• _Written request_: Everything in the listing below from the line containing "[socket_shell(x) for x in places])" through the line containing "merge_gap = 0.000001" should be repeated exactly; leave out every other line.

### Supplied records ###

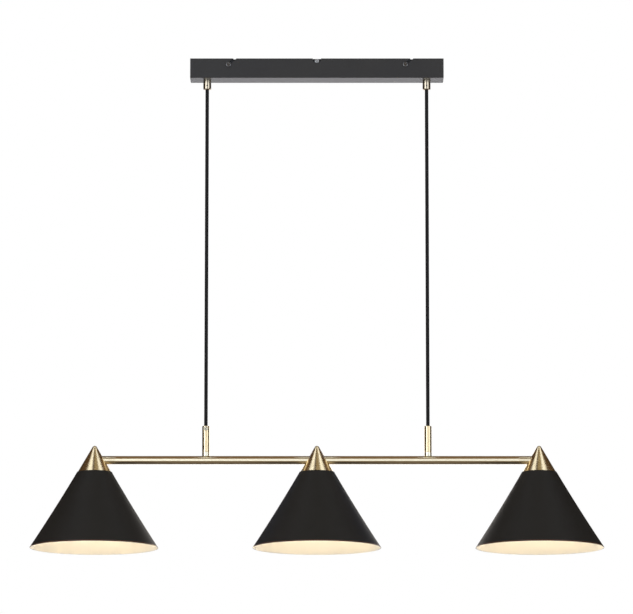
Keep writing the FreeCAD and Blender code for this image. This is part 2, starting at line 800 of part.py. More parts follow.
# Caps, shades, holders and bulbs
for place, x in shade_places.items():
    bored = {"left": [1], "centre": [-1, 1], "right": [-1]}[place]
    save("cone_cap_" + place, cone_cap(x, bored))
    save("shade_" + place, shade(x))
    save("lampholder_" + place, lampholder(x))
    save("bulb_base_" + place, bulb_base(x))
    save("bulb_glass_" + place, bulb_glass(x))
places = list(shade_places.values())
nipple_top = bar_z - shade_nipple_top
save("shade_nipples", [hollow_nipple(holder_chamber_z, nipple_top, x) for x in places])
save("shade_nuts", [nut(shade_nut_flats, nipple_hole, nut_bottom_z, cap_base_z - shade_wall, x)
                    for x in places])
save("socket_shells", [socket_shell(x) for x in places])
save("centre_contacts", [centre_contact(x) for x in places])
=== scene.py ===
import math

import bpy
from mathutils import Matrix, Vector


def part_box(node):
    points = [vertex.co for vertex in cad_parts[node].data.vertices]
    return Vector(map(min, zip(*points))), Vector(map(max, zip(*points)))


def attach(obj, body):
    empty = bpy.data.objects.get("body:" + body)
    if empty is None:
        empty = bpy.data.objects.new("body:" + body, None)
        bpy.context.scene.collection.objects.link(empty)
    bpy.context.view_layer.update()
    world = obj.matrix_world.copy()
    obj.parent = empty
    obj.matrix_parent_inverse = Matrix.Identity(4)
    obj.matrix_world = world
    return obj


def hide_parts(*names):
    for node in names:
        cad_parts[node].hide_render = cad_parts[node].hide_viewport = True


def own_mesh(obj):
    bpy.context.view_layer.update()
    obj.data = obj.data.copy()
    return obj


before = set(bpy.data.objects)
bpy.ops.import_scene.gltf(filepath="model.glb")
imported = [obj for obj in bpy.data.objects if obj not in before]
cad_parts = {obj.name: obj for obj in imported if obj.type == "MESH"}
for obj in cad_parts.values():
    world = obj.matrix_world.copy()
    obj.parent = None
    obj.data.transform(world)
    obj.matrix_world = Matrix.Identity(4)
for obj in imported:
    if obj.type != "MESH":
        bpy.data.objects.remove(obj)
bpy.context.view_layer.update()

# Ceiling bracket: a strip of black zinc-plated steel, 1.5 mm thick, bent down into four
# tapped ears and one earth tab. Two screws hold it to the ceiling through its long slots.
# Its made shape is right, so a merged copy only gets softened edges and a finish, which is partly
# painted shade.
bracket_edge = 0.00015
merge_gap = 0.000001


def new_finish(name, colour, roughness, metallic=0.0):
    """A material with its shader's plain values set, and that shader."""
    finish = bpy.data.materials.new(name)
    finish.use_nodes = True
    shader = finish.node_tree.nodes["Principled BSDF"]
    shader.inputs["Base Color"].default_value = (*colour, 1)
    shader.inputs["Roughness"].default_value = roughness
    shader.inputs["Metallic"].default_value = metallic
    return finish, shader


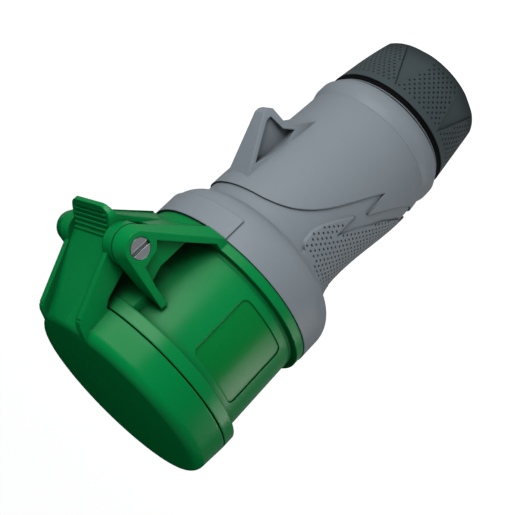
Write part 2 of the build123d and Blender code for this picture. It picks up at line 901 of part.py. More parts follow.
# Contacts: a slit sleeve with a collar, and a terminal with a wire hole and a clamping screw
screw_height = carrier_start - terminal_screw_drop
for name, pin, angle in contact_list:
    sleeve = pin + contact_wall
    terminal = sleeve + terminal_extra
    bore = pin + contact_play
    with BuildPart() as contact:
        with BuildSketch(at_contact(angle, carrier_start)):
            Circle(sleeve)
        extrude(amount=contact_front - carrier_start)
        with BuildSketch(at_contact(angle, carrier_start)):
            Circle(sleeve + contact_collar)
        extrude(amount=contact_collar_height)
        with BuildSketch(at_contact(angle, carrier_start)):
            Circle(terminal)
        extrude(amount=-terminal_length)
        with BuildSketch(at_contact(angle, contact_front)):
            Circle(bore)
        extrude(amount=-contact_depth, mode=Mode.SUBTRACT)
        with BuildSketch(at_contact(angle, contact_front)):
            Rectangle(3 * sleeve, contact_slit)
            Rectangle(contact_slit, 3 * sleeve)
        extrude(amount=-contact_slit_length, mode=Mode.SUBTRACT)
        with BuildSketch(at_contact(angle, contact_front - ring_drop)):
            Circle(sleeve + 1)
            Circle(sleeve - ring_depth, mode=Mode.SUBTRACT)
        extrude(amount=-ring_height, mode=Mode.SUBTRACT)
        with BuildSketch(at_contact(angle, carrier_start - terminal_length)):
            Circle(wire_hole_radius)
        extrude(amount=wire_hole_depth, mode=Mode.SUBTRACT)
        screw_axis = Plane(
            origin=at_contact(angle, screw_height).origin,
            z_dir=(cos(radians(angle)), sin(radians(angle)), 0),
        )
        with BuildSketch(screw_axis):
            Circle(terminal_screw_radius)
        extrude(amount=2 * terminal, mode=Mode.SUBTRACT)
    contact.part.label = "contact_" + name
    export_step(contact.part, "parts/contact_" + name + ".step")

    with BuildPart() as contact_ring:
        with BuildSketch(at_contact(angle, contact_front - ring_drop - seat_gap)):
            Circle(sleeve)
            Circle(sleeve - ring_depth, mode=Mode.SUBTRACT)
            with Locations((sleeve, 0)):
                Rectangle(2 * sleeve, contact_slit, mode=Mode.SUBTRACT)
        extrude(amount=2 * seat_gap - ring_height)
    contact_ring.part.label = "contact_ring_" + name
    export_step(contact_ring.part, "parts/contact_ring_" + name + ".step")

    with BuildPart() as terminal_screw:
        with BuildSketch(screw_axis.offset(wire_hole_radius - 1.0)):
            Circle(terminal_screw_radius - seat_gap / 2)
        extrude(amount=terminal - wire_hole_radius + 2.0)
        with BuildSketch(screw_axis.offset(terminal + 1.0)):
            Circle(terminal_screw_head)
        extrude(amount=terminal_screw_head_height)
        with BuildSketch(screw_axis.offset(terminal + 1.0 + terminal_screw_head_height)):
            Rectangle(3 * terminal_screw_head, pin_slot_width)
        extrude(amount=-pin_slot_depth, mode=Mode.SUBTRACT)
    terminal_screw.part.label = "terminal_screw_" + name
    export_step(terminal_screw.part, "parts/terminal_screw_" + name + ".step")

# Lid: a turned cap with a rounded rim, and a channel arm that ends in the thumb tab
with BuildPart() as cap:
    with BuildSketch(Plane.XZ):
        with BuildLine():
            side = Line((lip_radius, lid_start), (lid_top_radius, lid_front - lid_round))
            rim = CenterArc((lid_top_radius - lid_round, lid_front - lid_round), lid_round, 0, 90)
            Polyline(rim @ 1, (0, lid_front), (0, lid_front - lid_face))
            Polyline(
                (0, lid_front - lid_face),
                (lid_bore_radius, lid_front - lid_face),
                (lid_bore_radius, lid_start),
                (gasket_inner, lid_start),
                (gasket_inner, lid_start + gasket_height),
                (gasket_outer, lid_start + gasket_height),
                (gasket_outer, lid_start),
                side @ 0,
            )
        make_face()
    revolve(axis=Axis.Z)

with BuildPart() as lid_gasket:
    with BuildSketch(Plane.XY.offset(lip_front + gasket_squeeze)):
        Circle(gasket_outer - seat_gap)
        Circle(gasket_inner + seat_gap, mode=Mode.SUBTRACT)
    extrude(amount=lid_start + gasket_height - lip_front - gasket_squeeze)
lid_gasket.part.label = "lid_gasket"
export_step(lid_gasket.part, "parts/lid_gasket.step")

# The arm's outer line passes the hinge at arm_reach
arm_start_y = lip_radius + arm_rise
arm_start_z = lid_front - lid_round + 1.2
start_y, start_z = arm_start_y - hinge_y, arm_start_z - hinge_z
arm_span = hypot(start_y, start_z)
arm_normal = atan2(start_z, start_y) - radians(90) + atan2(arm_reach, sqrt(arm_span**2 - arm_reach**2))
arm_touch = (hinge_y + arm_reach * cos(arm_normal), hinge_z + arm_reach * sin(arm_normal))
floor_start = (
    arm_start_y - channel_depth * cos(arm_normal),
    arm_start_z - channel_depth * sin(arm_normal),
)
floor_y, floor_z = floor_start[0] - hinge_y, floor_start[1] - hinge_z
floor_span = hypot(floor_y, floor_z)
floor_normal = (
    atan2(floor_z, floor_y) - radians(90) + atan2(arm_reach, sqrt(floor_span**2 - arm_reach**2))
)
floor_touch = (hinge_y + arm_reach * cos(floor_normal), hinge_z + arm_reach * sin(floor_normal))
floor_inner = arm_reach - channel_floor
floor_back = (hinge_y + floor_inner * cos(floor_normal), hinge_z + floor_inner * sin(floor_normal))
floor_root = (
    floor_start[0] - channel_rise * sin(floor_normal),
    floor_start[1] + channel_rise * cos(floor_normal),
)
floor_back_root = (
    floor_root[0] - channel_floor * cos(floor_normal),
    floor_root[1] - channel_floor * sin(floor_normal),
)
wall_outline = [
    (lid_top_radius - 3.2, arm_start_z),
    (arm_start_y, arm_start_z),
    arm_touch,
    *from_hinge((7.2, -3.0), (5.7, -6.2), (-4.2, -7.1), (-7.1, 5.9), (-11.9, 17.9), (-14.3, 20.7)),
    (lid_top_radius - 3.2, lid_start + 0.2),
]

tab_tip, tab_middle = from_hinge((tab_reach, -tab_drop), (8.5, 0.4))
with BuildPart() as tab:
    with BuildSketch(Plane.YZ):
        with BuildLine():
            tab_face = ThreePointArc(floor_touch, tab_middle, tab_tip)
            Polyline(
                tab_face @ 1,
                (tab_tip[0], tab_tip[1] - tab_thickness),
                *from_hinge((9.8, -4.5), (6.6, -6.5)),
                floor_back,
                floor_touch,
            )
        make_face()
    extrude(amount=tab_half, both=True)
    with BuildSketch(Plane.XY.offset(hinge_z)):
        with Locations((0, tab_tip[0] - tab_half)):
            RectangleRounded(2 * tab_half, 2 * tab_half, tab_corner)
    extrude(amount=2 * tab_half, both=True, mode=Mode.INTERSECT)

with BuildPart() as tab_ribs:
    for rib in range(tab_rib_count):
        spot = tab_face @ ((rib + 0.3) / (tab_rib_count + 0.1))
        add(cross_bar(tab_rib_radius, -tab_half, 2 * tab_half, spot.X, spot.Y))
    with BuildSketch(Plane.XY.offset(hinge_z)):
        with Locations((0, tab_tip[0] - tab_half)):
            RectangleRounded(
                2 * (tab_half - tab_rim), 2 * (tab_half - tab_rim), tab_corner - tab_rim
            )
    extrude(amount=2 * tab_half, both=True, mode=Mode.INTERSECT)

with BuildPart() as lid:
    add(cap.part)
    for start in (-arm_half, arm_half - arm_wall):
        add(side_prism(wall_outline, start, arm_wall))
    knuckle_width = ear_inner - turning_gap - arm_half + arm_wall
    for start in (turning_gap - ear_inner, arm_half - arm_wall):
        add(cross_bar(knuckle_radius, start, knuckle_width))
    add(
        side_prism(
            [floor_root, floor_touch, floor_back, floor_back_root],
            -arm_half,
            2 * arm_half,
        )
    )
    add(tab.part)
    add(tab_ribs.part)
    add(cross_bar(pin_radius + pin_play, -ear_outer, 2 * ear_outer), mode=Mode.SUBTRACT)
lid.part.label = "lid"
export_step(lid.part, "parts/lid.step")

# Torsion spring: one leg lies under the arm's floor, the other stands on the barrel
start_angle = degrees(floor_normal)
coil_sweep = start_angle + 90 + 360 * coil_turns
coil_length = coil_pitch * coil_sweep / 360
coil_frame = Plane(
    origin=(-coil_length / 2, hinge_y, hinge_z),
    x_dir=(0, cos(floor_normal), sin(floor_normal)),
    z_dir=(1, 0, 0),
)
coil = coil_frame * Helix(coil_pitch, coil_length, coil_radius, lefthand=True)
barrel_leg = hinge_y - barrel_top_radius - fixed_gap
with BuildLine() as spring_path:
    add(coil)
    Line((coil @ 0) - lid_leg * (coil % 0), coil @ 0)
    Line(coil @ 1, (coil @ 1) + barrel_leg * (coil % 1))
with BuildPart() as lid_spring:
    with BuildSketch(Plane(origin=spring_path.line @ 0, z_dir=spring_path.line % 0)):
        Circle(wire_radius)
    sweep(path=spring_path.line)
lid_spring.part.label = "lid_spring"
export_step(lid_spring.part, "parts/lid_spring.step")
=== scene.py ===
import math

import bmesh
import bpy
from mathutils import Matrix, Vector
from mathutils.bvhtree import BVHTree


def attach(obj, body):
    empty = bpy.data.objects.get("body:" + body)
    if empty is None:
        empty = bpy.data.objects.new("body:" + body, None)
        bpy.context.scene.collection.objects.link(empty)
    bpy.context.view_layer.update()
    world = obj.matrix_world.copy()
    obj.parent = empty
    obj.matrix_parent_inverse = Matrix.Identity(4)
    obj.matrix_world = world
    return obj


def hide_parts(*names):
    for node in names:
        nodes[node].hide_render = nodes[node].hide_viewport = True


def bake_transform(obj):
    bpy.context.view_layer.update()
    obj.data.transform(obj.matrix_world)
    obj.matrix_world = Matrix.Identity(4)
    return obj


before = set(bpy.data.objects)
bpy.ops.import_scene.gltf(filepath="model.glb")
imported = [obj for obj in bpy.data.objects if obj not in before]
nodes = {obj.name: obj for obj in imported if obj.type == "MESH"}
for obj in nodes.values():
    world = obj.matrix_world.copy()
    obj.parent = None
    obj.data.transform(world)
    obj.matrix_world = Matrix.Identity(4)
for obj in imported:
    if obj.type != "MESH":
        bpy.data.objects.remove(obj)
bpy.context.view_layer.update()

# Camera: above the hinge side and rolled on its own axis, so that the connector lies across the
# picture from lower left to upper right, as in the photograph.
camera_place = Vector((0.368356, 0.239205, 0.282781))
camera_right = Vector((0.595590, -0.455902, -0.661382))
camera_up = Vector((-0.174868, 0.730013, -0.660683))
camera_back = Vector((0.784024, 0.509151, 0.355066))
picture_pixels, focal_pixels, sensor_width = 515.0, 1097.506, 36.0
camera_data = bpy.data.cameras.new("camera")
camera_data.sensor_width = sensor_width
camera_data.lens = focal_pixels * sensor_width / picture_pixels
camera_data.clip_start = 0.05
camera_data.clip_end = 40.0
camera = bpy.data.objects.new("camera", camera_data)
camera_turn = Matrix((camera_right, camera_up, camera_back)).transposed()
camera.matrix_world = Matrix.Translation(camera_place) @ camera_turn.to_4x4()
bpy.context.scene.collection.objects.link(camera)
bpy.context.scene.camera = camera


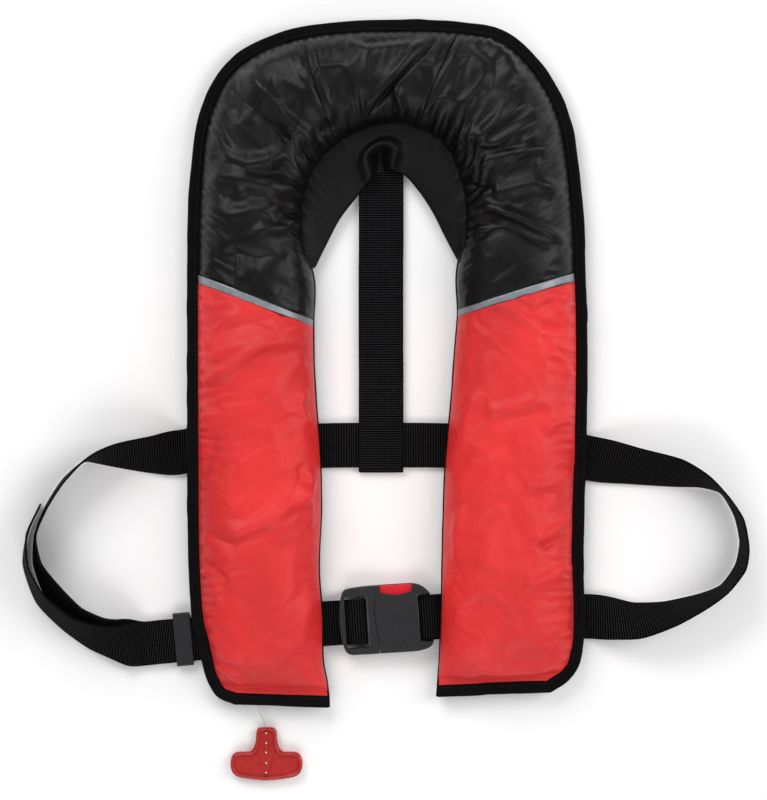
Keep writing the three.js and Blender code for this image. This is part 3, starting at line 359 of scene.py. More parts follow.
def add_stitches(name, points, thread, slot_name, size, rise=0.28, up=1.0):
    """A row of thread stitches along a line on a surface that faces up, or down with up=-1.

    size is a stitch's length and width, and the distance from one stitch to the next."""
    length, width, pitch = size
    pts = np.asarray(points, float)
    along = np.cumsum(np.linalg.norm(np.diff(pts, axis=0, prepend=pts[:1]), axis=1))
    count = max(int(along[-1] // pitch), 1)
    at = (np.arange(count) + 0.5) * along[-1] / count

    def pick(s):
        return np.column_stack([np.interp(s, along, pts[:, k]) for k in range(3)])

    middle = pick(at)
    ahead = pick(at + 0.5) - pick(at - 0.5)
    ahead /= np.maximum(np.linalg.norm(ahead, axis=1), 1e-9)[:, None]
    normal = np.array([0, 0, up])
    side = np.cross(ahead, normal)
    verts, faces = [], []
    for k in range(count):
        base = len(verts)
        for s, w, h in STITCH_PROFILE:
            for lateral, lift in STITCH_SECTION:
                verts.append(middle[k] + ahead[k] * s * length + side[k] * lateral * w * width / 2
                             + normal * (rise * (h * (lift + 0.25) - 0.15)))
        faces += [tuple(base + v for v in f) for f in grid_faces(len(STITCH_PROFILE), 4, wrap=True)]
        faces.append((base + 3, base + 2, base + 1, base))
        end = base + 4 * (len(STITCH_PROFILE) - 1)
        faces.append((end, end + 1, end + 2, end + 3))
    mesh = build_mesh(name, verts, faces, np.zeros((len(verts), 2)))
    return new_object(name, mesh, thread.material, slot_name)

# ---- the pull cord, from the firing lever's eye to the handle ----

CORD_ROUTE = [
    (-141, -226, 27), (-138.5, -234, 23), (-133, -244, 17), (-124, -256, 11.5), (-115, -266, 9.85),
    (-111.4, -274, 9.85), (-111, -284, 9.85), (-111, -296, 9.85), (-110.8, -304, 9.85),
    (-109.6, -308, 9.2), (-107.6, -312.5, 7.2), (-105.6, -317, 5), (-104.5, -321.3, 3.5),
]
CORD_DIAMETER = 1.5


def cord_curve(name, route, diameter, material, body):
    """A round cord as one smooth curve through the route."""
    points = catmull(route, np.linspace(0, 1, 4 * len(route)))
    data = bpy.data.curves.new(name, "CURVE")
    data.dimensions = "3D"
    data.bevel_depth = diameter / 2 * MM
    data.bevel_resolution = 4
    data.use_fill_caps = True
    spline = data.splines.new("POLY")
    spline.points.add(len(points) - 1)
    spline.points.foreach_set("co", np.column_stack([points * MM, np.ones(len(points))]).ravel())
    spline.use_smooth = True
    obj = bpy.data.objects.new(name, data)
    bpy.context.scene.collection.objects.link(obj)
    data.materials.append(material)
    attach(obj, body)
    length = float(np.linalg.norm(np.diff(points, axis=0), axis=1).sum()) * MM
    return obj, length


cord_white = Shader("cord_white", srgb(196, 195, 190), 0.75, sheen=0.3)
cord_white.bump(cord_white.wave(0.0009, "Z", "Object", distortion=1.5), 0.00012)
pull_cord, pull_length = cord_curve(
    "cord_to_handle", CORD_ROUTE, CORD_DIAMETER, cord_white.material, "handle")
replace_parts(pull_cord, "pull_cord")

# ---- the outline of the jacket ----

# Each rib runs across the cover, (inner x, inner y, outer x, outer y), from the left hem round to the right.
RIBS = [
    (-49, -303.5, -132, -301), (-49.5, -293, -147, -294), (-51, -281, -156, -280),
    (-54.5, -262, -162, -258), (-55, -225, -169.5, -222), (-58, -180, -172.5, -178),
    (-56, -130, -173.5, -130), (-57, -80, -173.8, -75), (-60.5, -35, -173.8, -20),
    (-62.5, 2, -173.8, 38), (-62.9, 36, -173.8, 79), (-62, 72, -173, 125),
    (-71, 109, -170.5, 172), (-71, 140, -162.4, 223.5), (-61.2, 171.6, -139.5, 265.8),
    (-40.9, 193.6, -95, 292), (-20.7, 205.5, -41, 302.5), (5.7, 212, 10, 304.5),
    (31.2, 207.6, 58, 303.5), (53.2, 193.6, 107, 294.5), (66.5, 168, 139.5, 265.8),
    (72, 143, 163.2, 223.5), (72.6, 117, 173, 172), (65.6, 80, 177.5, 122),
    (66.5, 45, 178.8, 80), (63.8, 10, 180.3, 34), (61, -30, 180.3, -25),
    (56, -85, 179.3, -80), (54, -130, 177.5, -130), (53, -175, 176.8, -175),
    (52, -220, 177.8, -220), (51, -248, 176.8, -248), (50, -266, 173, -266),
    (49, -282, 163, -280), (48, -294, 148, -290),
]
LAST_RIB = len(RIBS) - 1
LEFT_BAND, RIGHT_BAND = 10, 24
BAND_HALF = 0.085
LOWEST_RIB = 0.18
HEM_RIBS = 6

COVER_BASE = 9.0
FLANGE_Z = 11.9
FLANGE_WIDTH = 11.4
HEM_FLANGE = 17
CROWN = 38
CROWN_ROUND = 42
COVER_FABRIC = 1.2
FLANGE_INSET = 1.1
BINDING_WIDTH = 10.5
BINDING_LOW, BINDING_TOP = 10.8, 14.2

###

• _Reply_:
save("socket_shells", [socket_shell(x) for x in places])
save("centre_contacts", [centre_contact(x) for x in places])
=== scene.py ===
import math

import bpy
from mathutils import Matrix, Vector


def part_box(node):
    points = [vertex.co for vertex in cad_parts[node].data.vertices]
    return Vector(map(min, zip(*points))), Vector(map(max, zip(*points)))


def attach(obj, body):
    empty = bpy.data.objects.get("body:" + body)
    if empty is None:
        empty = bpy.data.objects.new("body:" + body, None)
        bpy.context.scene.collection.objects.link(empty)
    bpy.context.view_layer.update()
    world = obj.matrix_world.copy()
    obj.parent = empty
    obj.matrix_parent_inverse = Matrix.Identity(4)
    obj.matrix_world = world
    return obj


def hide_parts(*names):
    for node in names:
        cad_parts[node].hide_render = cad_parts[node].hide_viewport = True


def own_mesh(obj):
    bpy.context.view_layer.update()
    obj.data = obj.data.copy()
    return obj


before = set(bpy.data.objects)
bpy.ops.import_scene.gltf(filepath="model.glb")
imported = [obj for obj in bpy.data.objects if obj not in before]
cad_parts = {obj.name: obj for obj in imported if obj.type == "MESH"}
for obj in cad_parts.values():
    world = obj.matrix_world.copy()
    obj.parent = None
    obj.data.transform(world)
    obj.matrix_world = Matrix.Identity(4)
for obj in imported:
    if obj.type != "MESH":
        bpy.data.objects.remove(obj)
bpy.context.view_layer.update()

# Ceiling bracket: a strip of black zinc-plated steel, 1.5 mm thick, bent down into four
# tapped ears and one earth tab. Two screws hold it to the ceiling through its long slots.
# Its made shape is right, so a merged copy only gets softened edges and a finish, which is partly
# painted shade.
bracket_edge = 0.00015
merge_gap = 0.000001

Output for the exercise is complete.